Translation: the way to build a hockey team is to start with goaltending, then work on the defenseman corps and, finally, build up the forwards.
Lombardi inherited some good, young forwards, with Anze Kopitar, Dustin Brown, Michael Cammalleri and Alexander Frolov already on the roster, along with some developing forward prospects in their system. But outside of that, the cupboard, in terms of goaltending and defenseman prospects, was pretty much bare.
Fast forward to the summer of 2008 and oh what a difference two years makes.
In the last three drafts, Lombardi has added goaltending prospects Jeff Zatkoff and Linden Rowat, not to mention another young goaltending prospect with a boatload of potential in Jonathan Bernier. Lombardi has also added several defensemen, including Thomas Hickey and Drew Doughty, first round selections in the 2007 and 2008 NHL Entry Drafts, respectively.
To be sure, Lombardi has been following his “formula” for rebuilding and one of the defensemen prospects he is high on is Alec Martinez, who was selected by the Kings in the fourth round (95th overall) of the 2007 NHL Entry Draft.
“[Martinez is] going to challenge for a job and we’ve got a couple of other kids in the minors and they’re not going to give up either,” said Lombardi. “We’ve got a lot to look forward to and get some players out of [the Kings’ system].”
After three seasons with Miami University (Ohio), Martinez signed a three-year, entry-level contract on April 29, 2008. He was in Southern California for the Kings’ annual development camp in July and immediately noticed the difference from playing at the collegiate level.
“The pace is a lot quicker, the guys are smarter and more skilled,” said Martinez. “There’s a lot less running around.
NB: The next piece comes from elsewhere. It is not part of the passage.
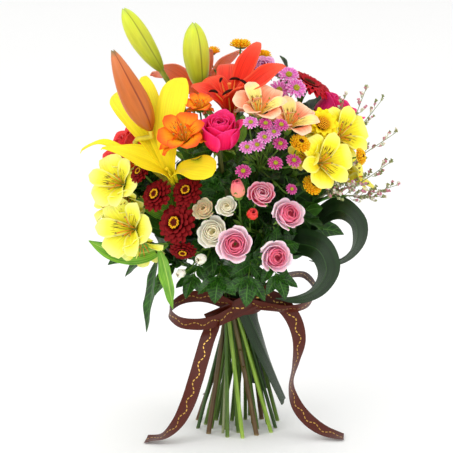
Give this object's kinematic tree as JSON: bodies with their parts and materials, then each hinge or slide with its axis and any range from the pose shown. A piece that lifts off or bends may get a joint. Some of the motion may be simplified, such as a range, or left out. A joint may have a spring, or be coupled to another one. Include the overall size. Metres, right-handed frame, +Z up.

When you get more skilled guys and smarter guys, they know their position and they play it well.”
“It’s a different game, it’s more controlled for sure,” added Martinez. “It’s great to be out there. The guys are so good and you’re surrounded by great players. It’s definitely a faster pace and it’s more fun.”
The native of Rochester Hills, Michigan was originally listed at 6-0 and 188 pounds, but Martinez has since grown in inch and put on an additional twenty-five pounds.
“That’s really old, when I was seventeen years old,” Martinez said about his height and weight. “I’m 6-1, about 213 right now. I’ve grown a little bit and I’ve gotten stronger.”
Martinez said that he is working to get even stronger and is also working on his skating.
“You’re playing against older guys, strong guys,” he said. “You’ve got to build your strength and your speed as well. We’re working with the strength and conditioning staff and they’re doing a great job.”
“There’s guys in the NHL who are stronger now than when they started their careers and that’s only benefitted them,” he added.
As with all of their young prospects, the Kings’ coaching staff worked with their young defenseman to refine their games, and Martinez was no exception.
“There’s always little things,” Martinez explained. “You can improve your deception, picking your head up a little earlier, surveying the ice to get better vision. There’s definitely room for improvement.”
“The great players are great because they do all the little things well,” Martinez elaborated. “A lot of guys are skilled, a lot of guys can move the puck, but if you can do the little things well, that’s the difference between good and great.”
“They’re talking to the defense as a whole and we’re working on the little things every day—the deception, being positionally sound,” said Martinez. “Hockey is all about the next play. If you catch yourself out of position, the other team—the skilled guys and the smart guys are going to capitalize.”
And what does Martinez need to work on specifically?
“I could be more positionally sound,” he said. “Players my age tend to drift a little bit too much. That’s one thing we’re working on-staying between the dots. As a defenseman, if you’re in the right position, everyone else in the zone is reading off you and everyone else tends to be in the right position.”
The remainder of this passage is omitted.